Cundiff and State Farm arbitrated the amount of damage suffered by Cundiff as a result of an automobile accident while working. Neither party challenged the award or sought confirmation. The policy contained a provision allowing State Farm to offset benefits received from worker's compensation from any policy claim. Cundiff sued State Farm, contending that she was entitled to recover the full amount of her loss, without an offset for the workers' compensation benefits. The Court determined that the full amount of Cundiff's loss, at least implicitly including the offset issue, had been litigated in the arbitration, and that Cundiff's failure to follow Arizona law to seek modification of the arbitration award barred her action, justifying summary judgment in favor of State Farm. Cundiff v. State Farm Mut. Auto. Ins. Co., Case No. 2005-0209 (Az. Ct. App. Oct. 27, 2006).
Insolvent insurer recoups claims payments made to insureds and retains reinsurance recovery for same claims
The Utah Supreme Court has ruled on issues relating to whether payments received under various insurance and reinsurance agreements constituted voidable preferences under the Utah Insurers Rehabilitation and Liquidation Act, holding that the payments constituted voidable preferences. Wilcox v. Anchor Wate Co., Case No. 20050324 (Utah Nov. 3, 2006). An insurer had paid claims to its insured and received reimbursement from its reinsurers. The insurer was declared insolvent, and successfully recouped the claims payments it had made to its insured as a voidable preference, even though it had received reinsurance payments. The Court held that the insured had no right to the reinsurance proceeds, and that under the liquidation statute, the insolvent insurer could keep the reinsurance payments and recoup the claim payments it had made to its insured.
Court bars run-off administrator from arbitration
National Indemnity Company provided reinsurance to Seaton Insurance Company and Stonewall Insurance Company, both of which were in run-off. Castlewood, Inc. entered into an agreement with Seaton and Stonewall to provide administratrive services for the run-off of their business. When arbitrations commenced between NICO and Seaton and Stonewall on their reinsurance agreements, NICO sought to add Castlewood to the arbitrations, despite the lack of an arbitration agreement in Castlewood's agreements with Seaton and Stonewall. The Court granted Castlewood's request for a preliminary injunction preventing its addition to the arbitrations, subject to a $1 million injunction bond. Castlwood, Inc., v. National Indemnity Co., Case No. 06-6842 (USDC S. D. N.Y. Oct. 24, 2006). NICO sought to compel Castlewood to arbitrate based upon theories of assumption and estoppel, and because Castlewood's agreement provided that its administration of the run-off would not conflict with the reinsurance obligations of Seaton and Stonewall. The Court found this an insufficient basis to compel Castlewood's participation in arbitration.

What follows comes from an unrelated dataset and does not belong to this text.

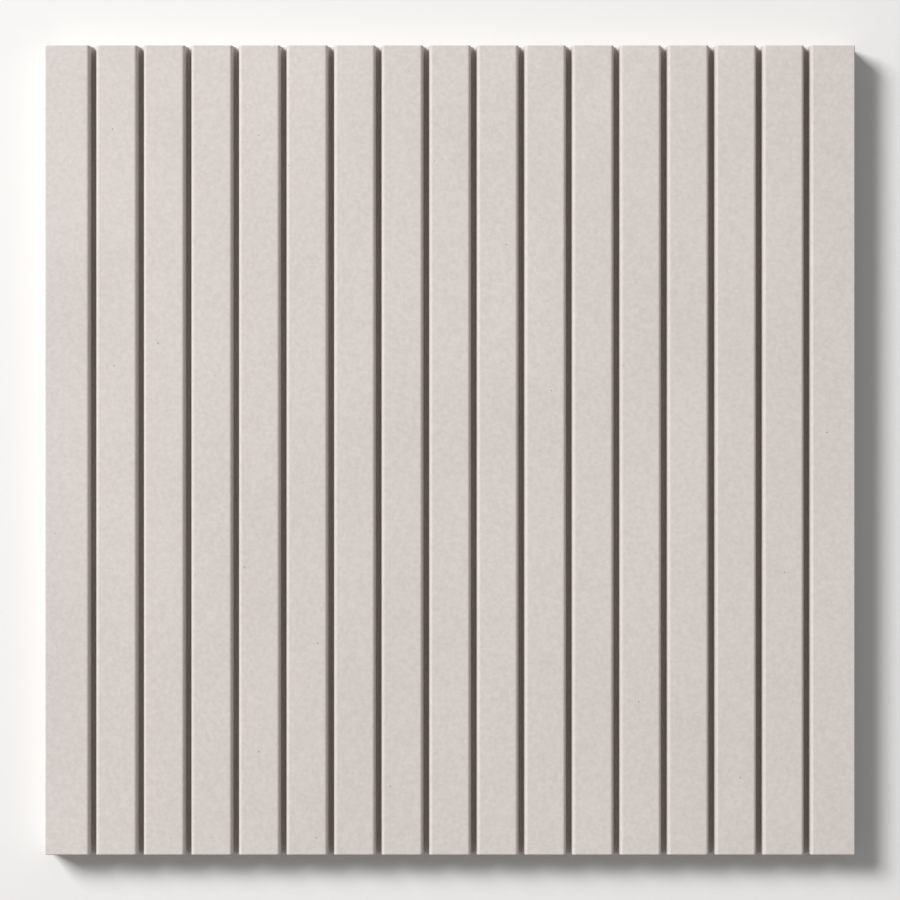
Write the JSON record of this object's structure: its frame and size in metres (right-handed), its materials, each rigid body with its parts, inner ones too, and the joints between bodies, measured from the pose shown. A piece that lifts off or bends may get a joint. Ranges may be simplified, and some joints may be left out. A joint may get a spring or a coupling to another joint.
{
  "type": "plaster wall panel",
  "caption": "Square cast plaster wall panel with a flat back and a face of straight, equal ribs that run out at two edges, laid edge to edge with quarter turns.",
  "frame": {"origin": "centre of the flat back face, which lies on the floor", "axes": "+Z out of the ribbed face, +Y along the ribs, +X across the ribs"},
  "size_m": [0.5, 0.5, 0.024],
  "materials": {
    "plaster": "matte"
  },
  "bodies": {
    "root": {"ribbed_panel": "plaster"}
  },
  "joints": []
}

RICO claims against Gen Re dismissed in ROA case
A US District Court has dismissed RICO claims asserted in a Second Amended Complaint against Gen Re (with leave to amend) arising out of the insolvency of Reciprocal of America, and Gen Re's provision of “accommodation reinsurance” that involved an undisclosed side agreement. The Court found a failure to appropriately plead proximate cause and reliance. State law claims were dismissed without prejudice since the only federal law claims were dismissed. In re Reciprocal of America Sales Practices Lit., MDL 1551 (USDC W. D. Ten. Sept. 29, 2006).
New York AG pressuring companies not to pay employees' attorneys fees
New York AG (now Governor-elect) Eliot Spitzer has been obtaining provisions in settlement agreements with financial institutions that have been targets of investigations by his office prohibiting the organizations from paying the attorneys fees of employees who face criminal charges. A September 26 post in this blog reported on the criticism by a US District Judge of a similar practice by the Justice Department in criminal proceedings against former partners and employees of KPMG. It will be interesting to see whether this practice spreads to finite reinsurance investigations.